Dietary proteins are trapped in calcifying dental plaque (dental calculus) and preserve a record of the individual’s diet. Proteomic analysis of dental calculus from the Tarim mummies show cattle, sheep, and goat dairying was already practiced by the founding population, and that they were connected to neighboring cultures, cuisines, and technologies.
“Despite being genetically isolated, the Bronze Age peoples of the Tarim Basin were remarkably culturally cosmopolitan—they built their cuisine around wheat and dairy from the West Asia, millet from East Asia, and medicinal plants like Ephedra from Central Asia,” says Christina Warinner, a senior author of the study, a professor of Anthropology at Harvard University, and a research group leader at the Max Planck Institute for Evolutionary Anthropology in Leipzig, Germany.
“Dietary DNA is difficult to recover from dental calculus, and DNA cannot be used to easily distinguish specific dietary sources (e.g., meat vs. milk). Proteomics is more suitable for studying ancient diets in this context,” explains Warinner.

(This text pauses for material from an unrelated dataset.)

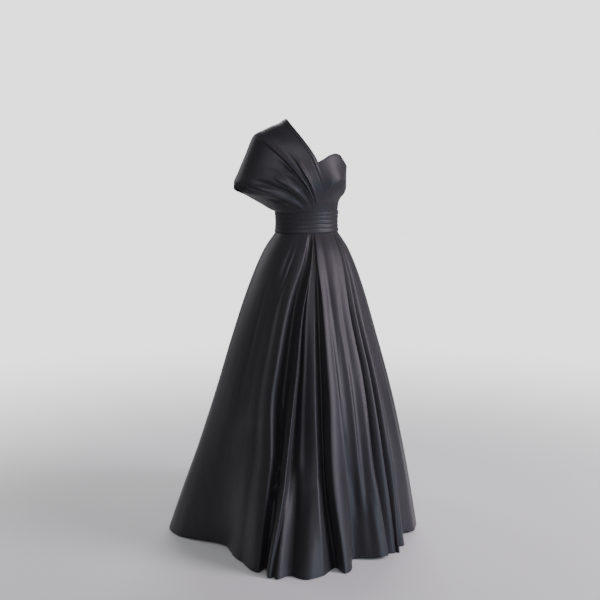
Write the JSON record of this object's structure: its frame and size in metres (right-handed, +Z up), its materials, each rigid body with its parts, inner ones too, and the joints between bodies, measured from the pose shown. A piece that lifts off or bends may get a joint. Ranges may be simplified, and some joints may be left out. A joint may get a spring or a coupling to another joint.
{
  "type": "one-shoulder evening dress",
  "caption": "Floor-length one-shoulder evening dress with a draped cape sleeve, a pleated waistband and a full pleated skirt, in dark satin, worn pose.",
  "frame": {"origin": "middle of the waist, inside the dress at half the waistband's height, where the wearer holds it up", "axes": "+Z up, -Y the front of the dress, +X the wearer's left"},
  "size_m": [0.8924, 1.0397, 1.4719],
  "materials": {
    "satin": "charcoal satin, soft sheen",
    "zip_metal": "blackened, satin"
  },
  "bodies": {
    "dress": {"bodice_front": "satin", "bodice_back": "satin", "drape_front": "satin", "drape_back": "satin", "waistband_front": "satin", "waistband_back": "satin", "skirt_front_right": "satin", "skirt_front_centre": "satin", "skirt_front_left": "satin", "skirt_back_left": "satin", "skirt_back_right": "satin", "zip_slider": "zip_metal"},
    "zip_pull": {"zip_pull": "zip_metal"}
  },
  "joints": [
    {"name": "zip_pull_hinge", "type": "hinge", "parent": "dress", "child": "zip_pull", "pos_m": [0.14736, 0, 0.164], "axis": [0, -1, 0], "range_deg": [0, 150]}
  ]
}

One of the technical challenges of sequencing ancient genomes is DNA damage. “The length of ancient DNA is short and contains specific forms of damage (cytosine deamination). We use this expected form of damage to authenticate DNA fragments as being ancient and to ensure accurate sequence calls. To analyze the ancient DNA sequences, we used software pipelines specifically designed for analyzing ultrashort fragments of ancient DNA,” explains Warinner.
The new genomic and proteomic data presented in the paper builds upon decades of painstaking archaeological work that has fostered insights on the lifestyle and culture of the early inhabitants of the Tarim Basin. Warinner clarifies, “We were able to contribute new genomic and proteomic data to this rich body of knowledge, including the first whole genome sequences for the Tarim Basin mummies. Together with our archaeologist colleagues and coauthors, we have been able to reconstruct a more complete and complex picture of the populations who first colonized the Tarim Basin more than 4,000 years ago.”
“Reconstructing the origins of the Tarim Basin mummies has had a transformative effect on our understanding of the region, and we will continue the study of ancient human genomes in other eras to gain a deeper understanding of the human migration history in the Eurasian steppes,” says Yinquiu Cui, a senior author of the study and professor in the School of Life Sciences at Jilin University.
Future palaeogenomic and archeological research on subsequent Tarim Basin populations will focus on better understanding the later history of populations in the Tarim Basin and their role in the rise of Silk Road trade networks, says Warinner.
The Tarim mummy genomes provide a critical reference point for genetically modeling Holocene-era populations and reconstructing the population history of Asia, the authors conclude.